Because of Avogadro's work, we know that the mole ratios between substances in a gas-phase reaction are also volume ratios. The six possible volume ratios for the above equation are:

\begin{align*} \frac{1 \: \text{volume} \: \ce{N_2}}{2 \: \text{volumes} \: \ce{O_2}} &\text{or} \frac{2 \: \text{volumes} \: \ce{O_2}}{1 \: \text{volume} \: \ce{N_2}} \\ \frac{1 \: \text{volume} \: \ce{N_2}}{2 \: \text{volumes} \: \ce{NO_2}} &\text{or} \frac{2 \: \text{volumes} \: \ce{NO_2}}{1 \: \text{volume} \: \ce{N_2}} \\ \frac{2 \: \text{volumes} \: \ce{O_2}}{2 \: \text{volumes} \: \ce{NO_2}} &\text{or} \frac{2 \: \text{volumes} \: \ce{NO_2}}{2 \: \text{volumes} \: \ce{O_2}} \end{align*}\nonumber

The volume ratios above can easily be used when the volume of one gas in a reaction is known, and you need to determine the volume of another gas that will either react with or be produced from the first gas. The pressure and temperature conditions of both gases need to be the same.

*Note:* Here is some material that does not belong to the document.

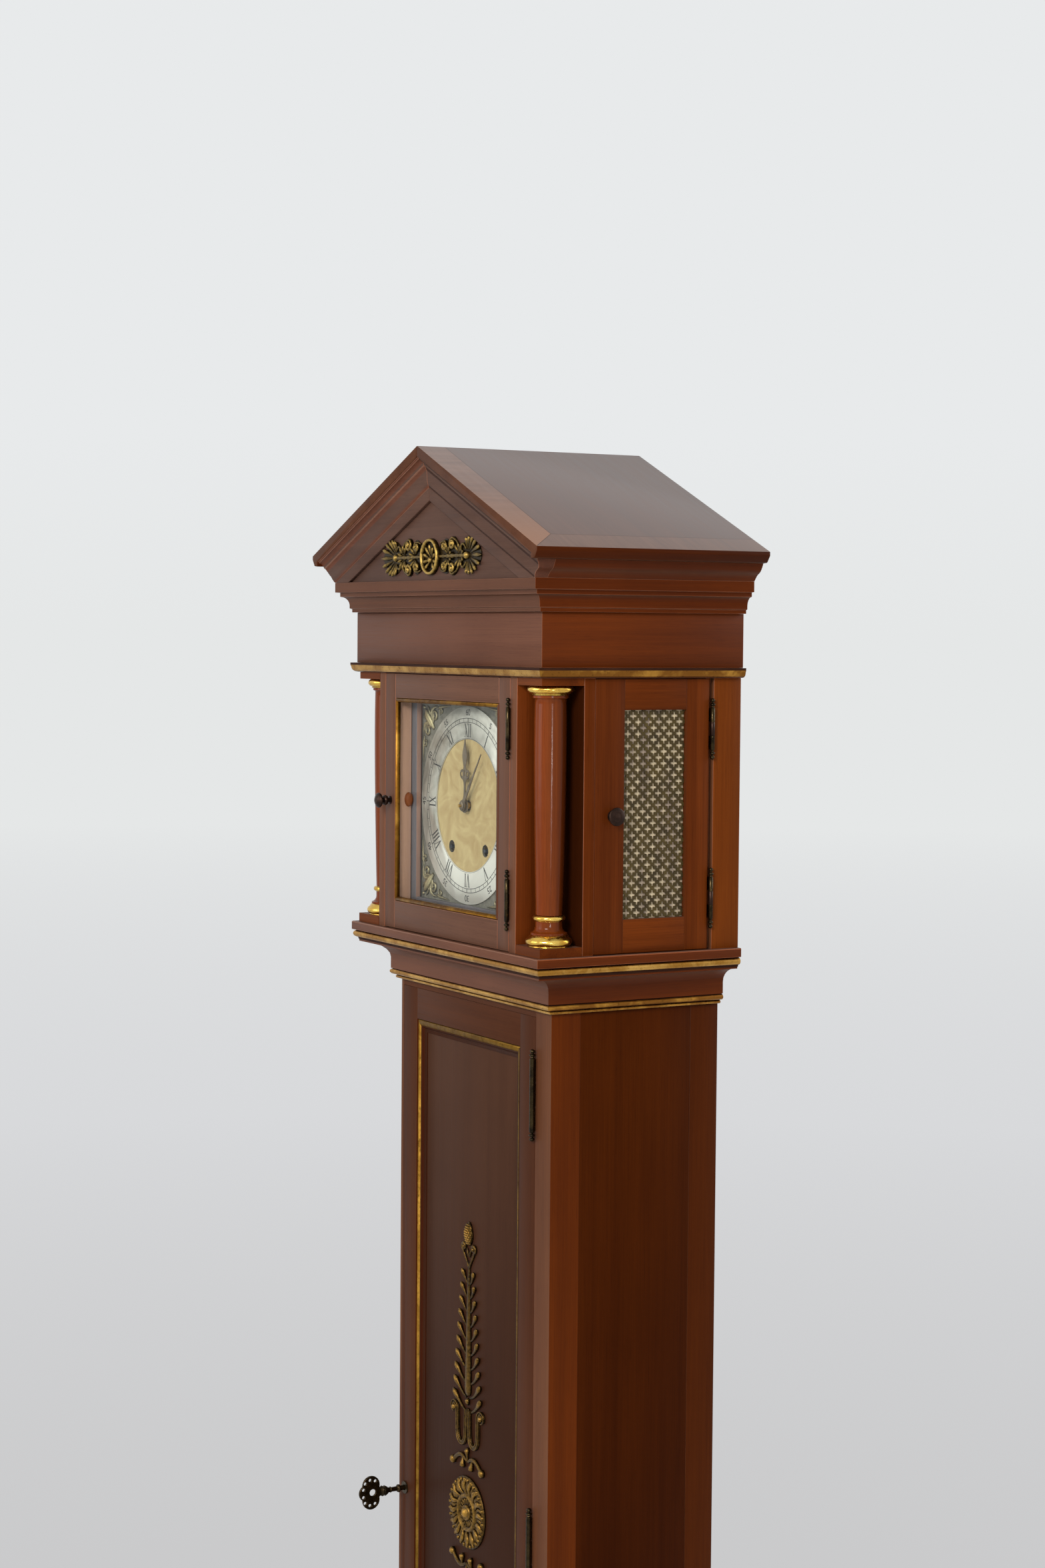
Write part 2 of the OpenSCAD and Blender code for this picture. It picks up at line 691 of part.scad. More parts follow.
module column_gilt_rings() {
    color(gilt) both_sides() translate([column_x, column_y, 0]) {
        translate([0, 0, shaft_z1 + 3.9]) rotate_extrude($fn = 64)
            polygon(concat([[0, 0], [ring_r - 4.5, 0]], bow(ring_r - 4.5, 6.2, 4.5, 4.2, 270, 400, 8),
                           [[ring_r - 3, 10.5], [0, 10.5]]));
        translate([0, 0, board_z1 + plinth_t + g]) rotate_extrude($fn = 64)
            polygon(concat([[0, 0], [ring_r - 3, 0]], bow(ring_r - 5.6, 5.2, 5.6, 4.9, 290, 420, 8),
                           [[ring_r - 5.2, 12.8], [0, 12.8]]));
        translate([0, 0, board_z1 + 38]) rotate_extrude($fn = 64)
            polygon(concat([[0, 0], [15.5, 0]], bow(14.8, 3.2, 3.4, 3.1, 275, 445, 8), [[0, 6.5]]));
    }
}

mask_hw = 115.5;
mask_t = 6;
mask_y = hood_y + door_t + 1;

// Four boards of one frame round an opening, with fine joint lines between them
module frame_boards(x0, x1, z0, z1, left, right, bottom, top, y, t) {
    block([x0, y, z0], [x0 + left, y + t, z1]);
    block([x1 - right, y, z0], [x1, y + t, z1]);
    block([x0 + left + g, y, z0], [x1 - right - g, y + t, z0 + bottom]);
    block([x0 + left + g, y, z1 - top], [x1 - right - g, y + t, z1]);
}

module dial_mask() {
    color(wood_dark) frame_boards(-door_hw - 0.2, door_hw + 0.2, board_z1 + 1, body_z1 - 1,
        door_hw + 0.2 - mask_hw, door_hw + 0.2 - mask_hw, dial_z - mask_hw - board_z1 - 1,
        body_z1 - 1 - dial_z - mask_hw, mask_y, mask_t);
}

hood_pin = [door_hw + 0.05, hood_y - 3];
hood_hinge_r = 2.6;
hood_barrel_h = 46.5;
hood_hinge_h = 68.6;
hood_hinge_z = [board_z1 + 58, body_z1 - 56.9];
side_pin = [hood_hw + 2.8, hinge_gap_y - 3.2];

module hood_hinge_pins() {
    color(bronze) for (z = hood_hinge_z) {
        translate([hood_pin[0], hood_pin[1], z]) {
            hinge_pin(hood_hinge_r, hood_barrel_h, hood_hinge_h);
            for (s = [-1, 1]) translate([0.02, 1, s * hood_barrel_h / 3 - hood_barrel_h / 6 + 0.5])
                cube([0.2, 14, hood_barrel_h / 3 - 1]);
        }
        both_sides() translate([side_pin[0], side_pin[1], z]) {
            hinge_pin(hood_hinge_r, hood_barrel_h, hood_hinge_h);
            for (s = [-1, 1]) translate([-10.5, 1.9, s * hood_barrel_h / 3 - hood_barrel_h / 6 + 0.5])
                cube([9.5, 1.2, hood_barrel_h / 3 - 1]);
        }
    }
}

// Hood door

leaf_x0 = -door_hw + 0.3;
leaf_x1 = door_hw - 0.3;
leaf_z0 = board_z1 + 0.8;
leaf_z1 = body_z1 - 0.8;
stile_w = 25.4;
top_rail = 28.6;
bottom_rail = 32.4;
bead_w = 5;
bead_t = 5;
glass_t = 2.4;
glass_y = hood_y + 8.4;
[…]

##### Example $$\PageIndex{1}$$: Volume-Volume Stoichiometry

The combustion of propane gas produces carbon dioxide and water vapor.

$\ce{C_3H_8} \left( g \right) + 5 \ce{O_2} \left( g \right) \rightarrow 3 \ce{CO_2} \left( g \right) + 4 \ce{H_2O} \left( g \right)\nonumber$

What volume of oxygen is required to completely combust $$0.650 \: \text{L}$$ of propane? What volume of carbon dioxide is produced in the reaction?

###### Known
• Given: $$0.650 \: \text{L} \: \ce{C_3H_8}$$
• 1 volume $$\ce{C_3H_8} = 5$$ volumes $$\ce{O_2}$$
• 1 volume $$\ce{C_3H_8} = 3$$ volumes $$\ce{CO_2}$$
###### Unknown
• Volume $$\ce{O_2} = ? \: \text{L}$$
• Volume $$\ce{CO_2} = ? \: \text{L}$$

Two separate calculations can be done using the volume ratios.

###### Step 2: Solve.

$0.650 \: \text{L} \: \ce{C_3H_8} \times \frac{5 \: \text{L} \: \ce{O_2}}{1 \: \text{L} \: \ce{C_3H_8}} = 3.25 \: \text{L} \: \ce{O_2}\nonumber$

$0.650 \: \text{L} \: \ce{C_3H_8} \times \frac{3 \: \text{L} \: \ce{CO_2}}{1 \: \text{L} \: \ce{C_3H_8}} = 1.95 \: \text{L} \: \ce{CO_2}\nonumber$

Because the coefficients of the $$\ce{O_2}$$ and the $$\ce{CO_2}$$ are larger than that of the $$\ce{C_3H_8}$$, the volumes for those two gases are greater. Note that total volume is not necessarily conserved in a reaction because moles are not necessarily conserved. In this reaction, 6 total volumes of reactants become 7 total volumes of products.

## Summary

• Calculations of volume-volume ratios are based on Avogadro's hypothesis.
• Pressures and temperatures of the gases involved need to be the same.

## Review

2. How much volume is occupied by one mole of a gas at STP?
3. In the sample problem above, assume we combust 1.3 L of propane. How much CO2 will be produced?